The castle is a largely underwhelming affair of dull portraits and historical ephemera, but we’re glad to be out of the wet, windy chill. There are surprises, as well. The 14th century Holy Trinity Chapel bursts out in an orgy of Byzantine-style frescos. Biblical scenes are depicted with intricate brutality and, looking carefully, one can spot graffiti left behind by a 16th century bad ass. Further on, the devil’s paw print immortalized in local lore can be viewed from behind a Perspex screen. In actuality, it looks like a crow’s claw.
Exiting, we use a break in the rain to make the short journey to Majdanek concentration camp. While the city survived the war intact, its people did not. Under ashen skies we walk through gas chambers and barracks. Some 78,000 people are estimated to have died here, among that number much of the city’s Jewish population.
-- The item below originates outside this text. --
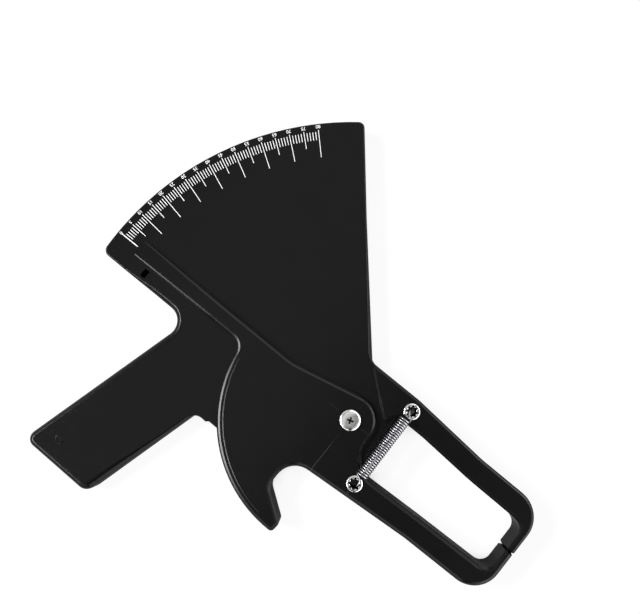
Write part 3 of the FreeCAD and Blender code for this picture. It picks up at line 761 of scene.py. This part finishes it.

We walk in silence, soaking in the heavy weight of history, occasionally stopping to talk in hushed whisper.
The details are heart wrenching: in one field stands an elaborate concrete model of a Disney-esque castle. It was built by prisoners on Nazi orders in an attempt to impress a Red Cross delegation that conditions weren’t that bad. Of course they were, and the crematoria and the execution trenches are a stark reminder. Yet perhaps the most jarring aspect of it all is the close proximity of the city itself: tower blocks bristle against the skyline, staring down on the killing fields outside.
After the maudlin atmosphere of Majdanek, it feels fitting that we sign off the weekend in Mandragora restaurant in the Old Town square. A bold attempt at reviving Jewish culture, this bustling venue has charisma in abundance: klezmer music plays above a constant chatter, while staff in headscarves scurry between tables. This is not a city that carries much culinary clout, but the food is honest and delicious and worthy of praise. Hoisting the last beer of the trip, the toast is to Lublin and our swift return.